Writing about places he has been or lived is something he learned from Aritha van Herk, a well-known Alberta author who was one of Wedderburn’s instructors at the University of Calgary.  

“Don’t think you have to travel to some exotic place to be a writer,” Wedderburn said. “Look around at where you are and write that.
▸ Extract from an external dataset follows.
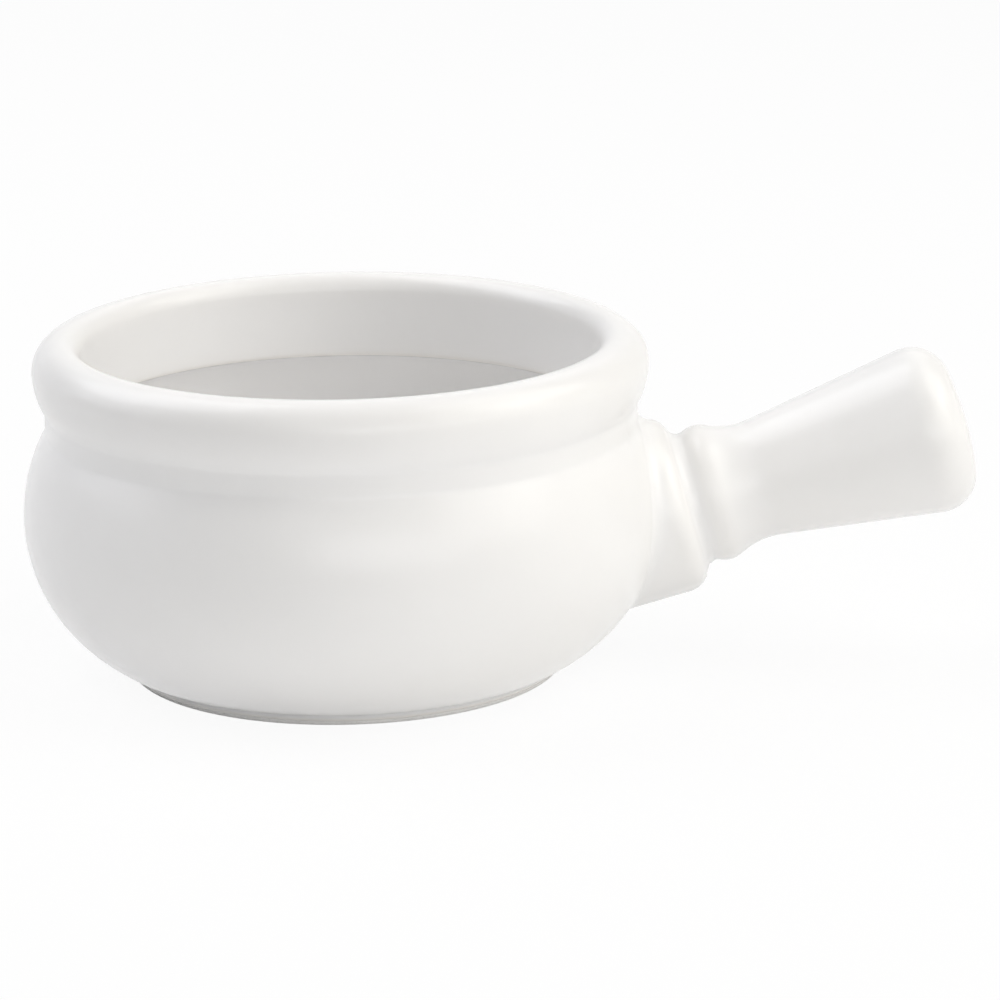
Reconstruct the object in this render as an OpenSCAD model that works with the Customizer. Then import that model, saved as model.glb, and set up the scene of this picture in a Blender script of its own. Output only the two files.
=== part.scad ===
// Handled onion soup crock: a glazed stoneware bowl with a rolled rim and a hollow handle.
// Origin at the centre of the foot ring, on the table. +X runs along the handle, +Z up.
// Sizes are those of the finished, glazed surface. The fired clay lies one glaze coat inside it.

/* [Bowl outside] */
// Diameter across the widest part of the belly
belly_d = 125; // [114:0.5:140]
// Height of the widest part of the belly
belly_z = 31.4; // [28:0.2:36]
// Height from the widest part up to the shoulder crease
shoulder_h = 17.1; // [15:0.1:20]
// Height of the neck band, from the crease to the hollow under the rim
neck_h = 3.92; // [3.3:0.02:6]
// How far the neck lies inside the belly's widest line
neck_inset = 4.7; // [4:0.1:5]
// How far the rim's widest line lies inside the belly's
rim_inset = 2.5; // [2.1:0.1:3.2]
// Width of the rolled rim, from its widest line to the mouth
rim_w = 9.5; // [9.1:0.1:11]
// Radius of the rim's rounded top, down to its widest line
rim_top_r = 5.9; // [5:0.1:7]
// Radius of the rim's fuller underside
rim_under_r = 14.3; // [11:0.1:18]
// Radius of the hollow turn from the neck into the rim
neck_top_r = 2; // [1.2:0.1:3]
// Radius of the soft crease where the neck meets the shoulder
crease_r = 1.8; // [1.2:0.1:2.6]

/* [Bowl inside] */
// Height of the mouth's lower edge above the crease outside
mouth_rise = 1; // [0.4:0.1:1.5]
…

She showed that to us about writing about Alberta the way she did.  

“That made me realize I can do this – write about the places I have been.”  

van Herk wrote the best-selling book Mavericks: An Incorrigible History of Alberta. 

And while his love of writing came from mom and dad, it was fostered while growing up where he now calls home, Okotoks.  

He said he received lots of help while attending Foothills Composite High School and other schools in the area – his creativity opening up with the help of his former English teacher, the late Wes Hollings.  

“I had so many moments in his class where the world opened up – he taught me to think about things in different ways,” said Wedderburn, a 1995 grad. “That put me on the path in many ways.” 

The Okotoks author is pleased to have his second novel completed and is looking forward to further writing ventures.  

“It’s like you're running this marathon and working with these ideas,” Wedderburn said. “It feels good to have it finished and you feel sad {on?} one hand you can’t tinker with it anymore. 

“I’m excited for people to read it and to interact with the characters. 

“I feel free in a way, I can tell other stories.”  

Wedderburn’s first novel was The Milk Chicken Bomb, published in 2007, about a 10-year-old girl who grows up in small-town Alberta. In 2008 it was a finalist for the Amazon / Books in Canada First Novel Award, and long-listed for the International IMPAC Dublin Literary Award. 

The Crash Palace is available at bookstores in Calgary. Some copies willl be in stock at Pixie Hollow in High River in the near future.